# Written task:
Quote every line of the material beneath this one.

# Source material:
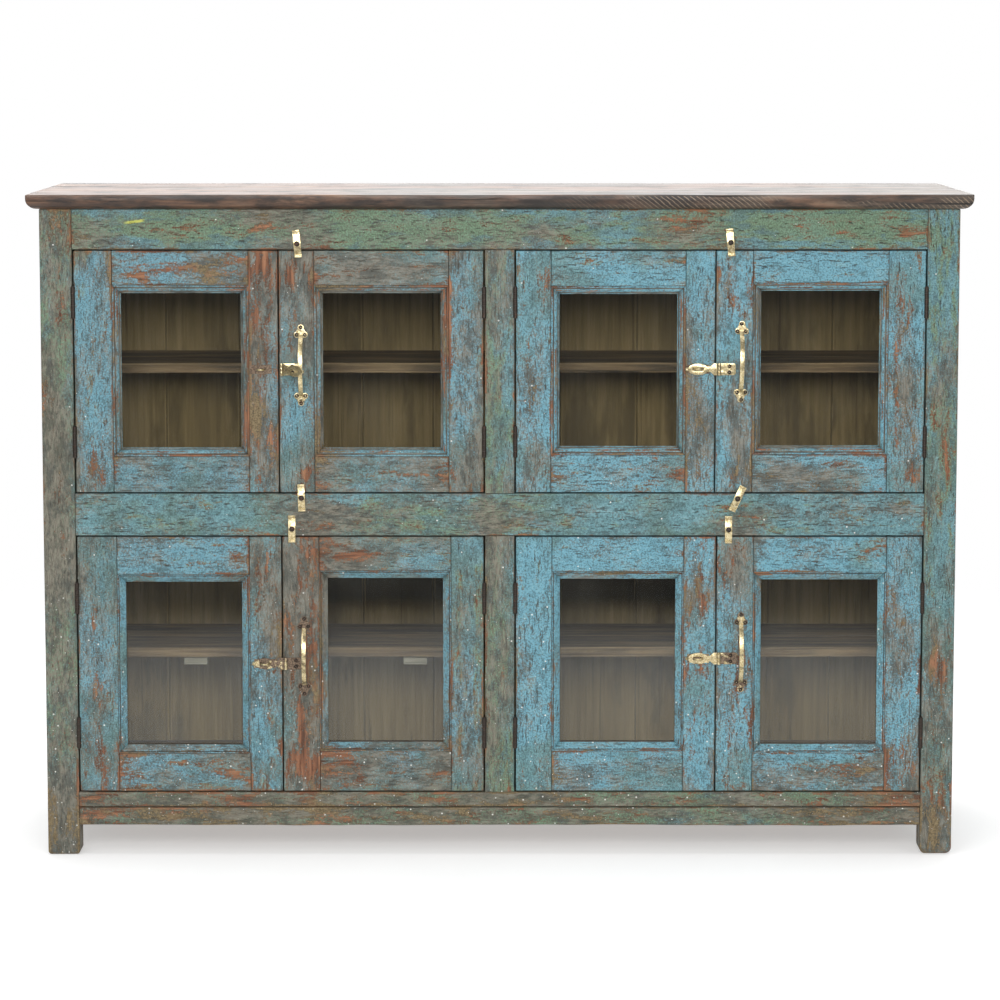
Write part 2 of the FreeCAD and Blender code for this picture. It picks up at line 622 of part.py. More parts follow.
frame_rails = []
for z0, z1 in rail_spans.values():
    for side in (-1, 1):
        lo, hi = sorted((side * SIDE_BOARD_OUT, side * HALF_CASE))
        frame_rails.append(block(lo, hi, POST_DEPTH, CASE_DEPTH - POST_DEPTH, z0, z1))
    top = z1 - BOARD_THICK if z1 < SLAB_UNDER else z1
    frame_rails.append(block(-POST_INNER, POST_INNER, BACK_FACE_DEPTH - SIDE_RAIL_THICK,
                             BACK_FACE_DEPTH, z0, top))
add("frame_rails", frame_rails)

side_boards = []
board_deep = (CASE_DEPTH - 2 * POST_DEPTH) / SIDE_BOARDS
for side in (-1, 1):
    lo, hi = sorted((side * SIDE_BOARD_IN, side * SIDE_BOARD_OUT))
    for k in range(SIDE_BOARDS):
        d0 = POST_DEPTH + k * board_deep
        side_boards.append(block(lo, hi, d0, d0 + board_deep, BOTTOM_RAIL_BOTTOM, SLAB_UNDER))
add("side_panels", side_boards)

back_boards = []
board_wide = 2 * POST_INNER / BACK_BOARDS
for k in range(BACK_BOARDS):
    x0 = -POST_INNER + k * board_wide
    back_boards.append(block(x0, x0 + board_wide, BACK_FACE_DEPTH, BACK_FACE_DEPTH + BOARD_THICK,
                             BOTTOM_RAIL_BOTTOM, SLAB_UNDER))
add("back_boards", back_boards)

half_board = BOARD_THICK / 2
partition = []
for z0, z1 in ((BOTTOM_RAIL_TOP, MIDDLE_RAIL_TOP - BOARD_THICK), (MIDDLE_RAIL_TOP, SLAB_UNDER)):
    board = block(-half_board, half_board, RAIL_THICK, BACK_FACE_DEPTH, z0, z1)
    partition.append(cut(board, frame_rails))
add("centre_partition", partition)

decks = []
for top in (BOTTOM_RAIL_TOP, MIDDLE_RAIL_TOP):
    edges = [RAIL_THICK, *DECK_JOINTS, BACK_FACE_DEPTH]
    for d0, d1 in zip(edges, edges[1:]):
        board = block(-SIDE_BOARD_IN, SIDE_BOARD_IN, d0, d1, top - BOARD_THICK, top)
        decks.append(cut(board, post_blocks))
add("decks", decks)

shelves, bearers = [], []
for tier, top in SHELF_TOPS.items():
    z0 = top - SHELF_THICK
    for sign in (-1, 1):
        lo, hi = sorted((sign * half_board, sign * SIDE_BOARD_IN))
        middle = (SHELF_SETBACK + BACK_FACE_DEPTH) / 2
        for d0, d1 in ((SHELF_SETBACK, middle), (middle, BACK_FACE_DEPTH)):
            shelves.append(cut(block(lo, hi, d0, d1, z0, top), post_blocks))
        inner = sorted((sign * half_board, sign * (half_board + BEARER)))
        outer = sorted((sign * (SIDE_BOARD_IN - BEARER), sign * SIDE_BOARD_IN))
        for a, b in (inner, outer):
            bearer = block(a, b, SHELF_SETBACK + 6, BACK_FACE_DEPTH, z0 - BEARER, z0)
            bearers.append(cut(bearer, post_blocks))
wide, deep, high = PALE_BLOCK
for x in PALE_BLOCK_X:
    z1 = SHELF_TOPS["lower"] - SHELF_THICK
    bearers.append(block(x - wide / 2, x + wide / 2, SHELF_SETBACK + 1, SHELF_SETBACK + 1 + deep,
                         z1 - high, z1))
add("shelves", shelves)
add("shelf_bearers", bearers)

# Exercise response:
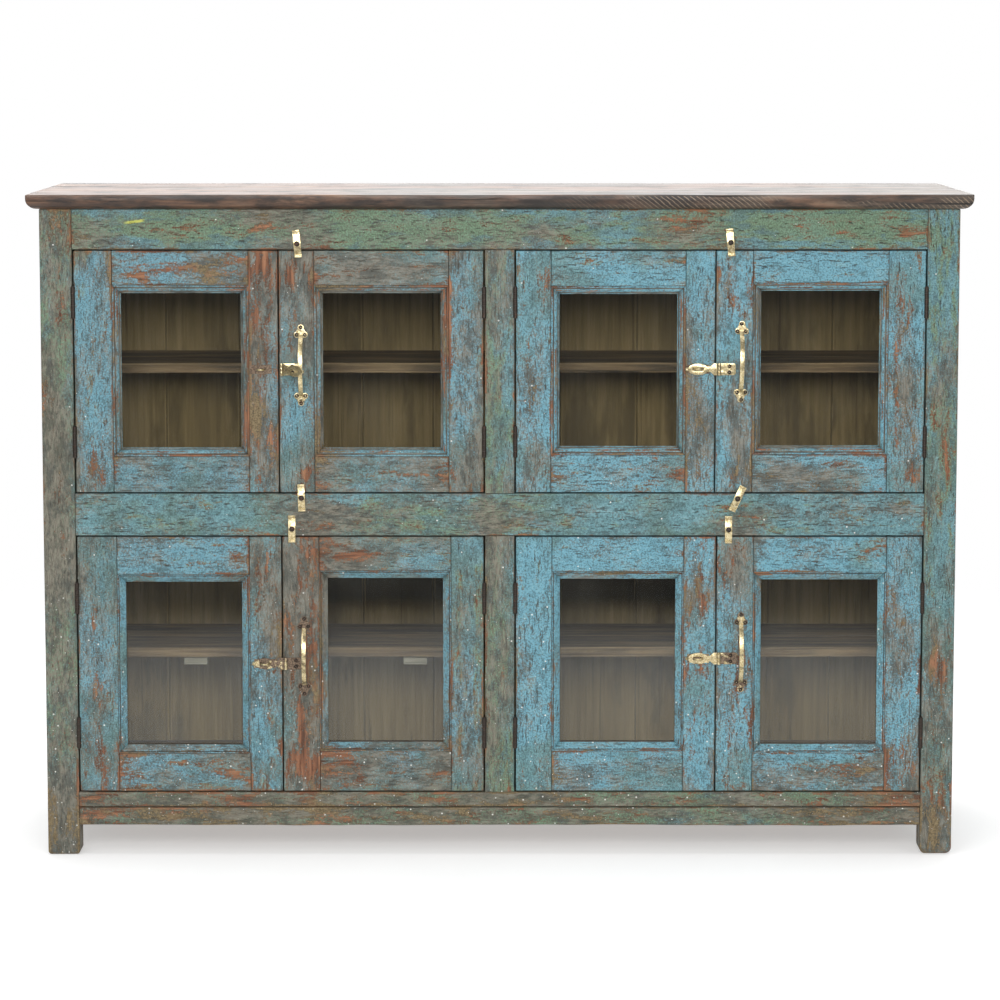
Write part 2 of the FreeCAD and Blender code for this picture. It picks up at line 622 of part.py. More parts follow.
frame_rails = []
for z0, z1 in rail_spans.values():
    for side in (-1, 1):
        lo, hi = sorted((side * SIDE_BOARD_OUT, side * HALF_CASE))
        frame_rails.append(block(lo, hi, POST_DEPTH, CASE_DEPTH - POST_DEPTH, z0, z1))
    top = z1 - BOARD_THICK if z1 < SLAB_UNDER else z1
    frame_rails.append(block(-POST_INNER, POST_INNER, BACK_FACE_DEPTH - SIDE_RAIL_THICK,
                             BACK_FACE_DEPTH, z0, top))
add("frame_rails", frame_rails)

side_boards = []
board_deep = (CASE_DEPTH - 2 * POST_DEPTH) / SIDE_BOARDS
for side in (-1, 1):
    lo, hi = sorted((side * SIDE_BOARD_IN, side * SIDE_BOARD_OUT))
    for k in range(SIDE_BOARDS):
        d0 = POST_DEPTH + k * board_deep
        side_boards.append(block(lo, hi, d0, d0 + board_deep, BOTTOM_RAIL_BOTTOM, SLAB_UNDER))
add("side_panels", side_boards)

back_boards = []
board_wide = 2 * POST_INNER / BACK_BOARDS
for k in range(BACK_BOARDS):
    x0 = -POST_INNER + k * board_wide
    back_boards.append(block(x0, x0 + board_wide, BACK_FACE_DEPTH, BACK_FACE_DEPTH + BOARD_THICK,
                             BOTTOM_RAIL_BOTTOM, SLAB_UNDER))
add("back_boards", back_boards)

half_board = BOARD_THICK / 2
partition = []
for z0, z1 in ((BOTTOM_RAIL_TOP, MIDDLE_RAIL_TOP - BOARD_THICK), (MIDDLE_RAIL_TOP, SLAB_UNDER)):
    board = block(-half_board, half_board, RAIL_THICK, BACK_FACE_DEPTH, z0, z1)
    partition.append(cut(board, frame_rails))
add("centre_partition", partition)

decks = []
for top in (BOTTOM_RAIL_TOP, MIDDLE_RAIL_TOP):
    edges = [RAIL_THICK, *DECK_JOINTS, BACK_FACE_DEPTH]
    for d0, d1 in zip(edges, edges[1:]):
        board = block(-SIDE_BOARD_IN, SIDE_BOARD_IN, d0, d1, top - BOARD_THICK, top)
        decks.append(cut(board, post_blocks))
add("decks", decks)

shelves, bearers = [], []
for tier, top in SHELF_TOPS.items():
    z0 = top - SHELF_THICK
    for sign in (-1, 1):
        lo, hi = sorted((sign * half_board, sign * SIDE_BOARD_IN))
        middle = (SHELF_SETBACK + BACK_FACE_DEPTH) / 2
        for d0, d1 in ((SHELF_SETBACK, middle), (middle, BACK_FACE_DEPTH)):
            shelves.append(cut(block(lo, hi, d0, d1, z0, top), post_blocks))
        inner = sorted((sign * half_board, sign * (half_board + BEARER)))
        outer = sorted((sign * (SIDE_BOARD_IN - BEARER), sign * SIDE_BOARD_IN))
        for a, b in (inner, outer):
            bearer = block(a, b, SHELF_SETBACK + 6, BACK_FACE_DEPTH, z0 - BEARER, z0)
            bearers.append(cut(bearer, post_blocks))
wide, deep, high = PALE_BLOCK
for x in PALE_BLOCK_X:
    z1 = SHELF_TOPS["lower"] - SHELF_THICK
    bearers.append(block(x - wide / 2, x + wide / 2, SHELF_SETBACK + 1, SHELF_SETBACK + 1 + deep,
                         z1 - high, z1))
add("shelves", shelves)
add("shelf_bearers", bearers)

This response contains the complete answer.